Common Mistakes That Blow Up Closings
- Requesting too late: Waiting until the week of closing is how people discover surprises at 4:57 p.m. on a Friday.
- Requesting the wrong document: A status statement is not always a payoff figure.
- Ignoring amendments: Updated charges can arrive after an initial statement.
- Not validating authorization: Lenders may pause response clocks pending proof.
- Skipping fraud checks: Wire/payoff instruction fraud is realalways verify instructions through trusted channels.
Example: Sale Closing With and Without a Beneficiary Statement
Scenario A (Good Process)
Seller lists home. Escrow requests beneficiary statement and payoff demand early. Lender responds. Figures are reconciled with settlement statements.
Closing funds disburse on time. Everyone celebrates with normal blood pressure.
Scenario B (Rushed Process)
Request goes out two days before signing. Statement arrives with unpaid advances and delinquent amounts the seller did not expect.
Net proceeds drop, signatures pause, and closing date moves. Movers are booked. Tempers rise. Snacks disappear.
Same property. Same market. Different paperwork timing. Massive difference in stress.
Is This Only a California Thing?
The term beneficiary statement is especially common in deed-of-trust states and California practice.
Nationally, many consumers hear “payoff statement” more often, especially in federally regulated mortgage servicing contexts.

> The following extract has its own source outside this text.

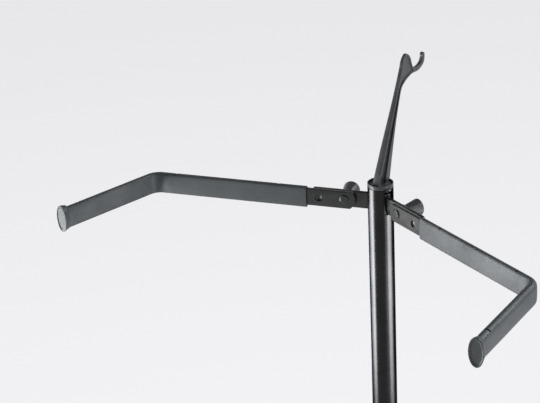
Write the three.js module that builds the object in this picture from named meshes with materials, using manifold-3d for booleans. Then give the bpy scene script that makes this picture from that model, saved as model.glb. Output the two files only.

So if you are outside California, do not panic if your closing team uses different labels. Ask:
“Do we have the lender’s current status statement and exact payoff demand for the closing date?” That question travels well across state lines.
Quick FAQ
Does a beneficiary statement guarantee my exact payoff amount?
Not always. It is primarily a loan-status disclosure. For exact payoff as of a date, request a payoff demand statement.
Can I request one myself, or must escrow do it?
In many situations, borrowers and authorized agents can request directly. Escrow commonly coordinates to keep closing workflow organized.
What if the lender does not respond in time?
Response obligations and remedies vary by legal framework and transaction posture.
Escrow/title/legal professionals usually escalate quickly when timing threatens closing.
Why does this matter if I’m refinancing, not selling?
Because your new loan cannot cleanly replace old debt without verified balances and payoff mechanics.
Final Takeaway
A beneficiary statement is one of those “quietly critical” documents in real estate: not flashy, but absolutely central to accurate money movement,
clear title workflow, and smoother closings. If you treat it early and seriously, you avoid last-minute surprises and protect both timeline and sanity.
The best strategy is simple: request early, request clearly, verify numbers, and keep records.
Real estate paperwork may never be glamorous, but it can absolutely be manageableand occasionally even elegant.
Experience-Based Section (Approx. ): Real-World Lessons From the Field
The following are composite, anonymized experiences drawn from common real estate transaction patterns.
They are not legal advice, but they are very practical.
Experience 1: The “Looks Close Enough” Trap
A seller once assumed the balance on an older loan was “about” what they remembered from last year’s statement.
Escrow used that estimate for early net sheets, and everyone felt confident. Then the actual beneficiary statement arrived and showed
overdue interest, lender-paid advances, and an insurance adjustment. The seller’s expected proceeds dropped by several thousand dollars.
Nobody had done anything wrong on purposethe team simply acted before the lender’s actual written numbers were in hand.
Lesson: preliminary estimates are useful for planning, but they are not decision-grade figures.
If your moving plan, purchase contingency, or debt payoff depends on exact proceeds, wait for verified statement data.
Experience 2: The Refinance Delay No One Expected
In a refinance, borrowers often focus on rate lock and monthly payment and forget that payoff logistics can become the bottleneck.
One borrower had a tight lock window and sent document requests late. The old servicer required additional authorization wording,
which added back-and-forth emails and a few critical days. By the time numbers finalized, the lock extension fee became unavoidable.
Lesson: the cheapest refinance is often the one with the cleanest document prep.
Send authorization exactly as requested, name the document you need, and confirm the “as-of” date in writing.
Experience 3: Two Loans, One Property, Big Confusion
Another transaction involved a first mortgage and a home equity line. The team got one payoff demand quickly and thought the file was complete.
It was not. The second lien had different servicing contacts and separate payoff instructions. Discovery came late in escrow,
and closing had to move while the second payoff packet was obtained and reviewed.
Lesson: always run a “how many secured obligations exist?” check early.
If there are multiple liens, each may require its own statement path, timing, and verification.
Experience 4: Fraud Prevention Saved a Closing
Near closing, a team received revised payoff wiring instructions by email. The message looked real, used familiar language,
and arrived at a believable time. Instead of wiring immediately, the escrow officer followed policy: confirm instructions through a known,
trusted phone number already on file. Good callthe email was fraudulent.
Lesson: beneficiary/payoff workflows are prime targets for wire fraud because they involve urgency and large amounts.
Never trust last-minute instruction changes without out-of-band verification. One verification call can prevent six figures of loss.
Experience 5: The Calm Closing Formula
The smoothest files usually share a pattern:
- Requests are sent early with complete identifiers.
- Authorization is clear and lender-ready.
- Document type is specific (beneficiary statement vs payoff demand).
- Numbers are audited quickly upon receipt.
- Any amendments are tracked before disbursement.
- Wire details are verified by trusted callback procedures.
That process is not glamorousbut it is reliable. And in real estate, reliable beats heroic every time.
You do not want a miracle closing; you want a boring closing where everything works exactly as planned.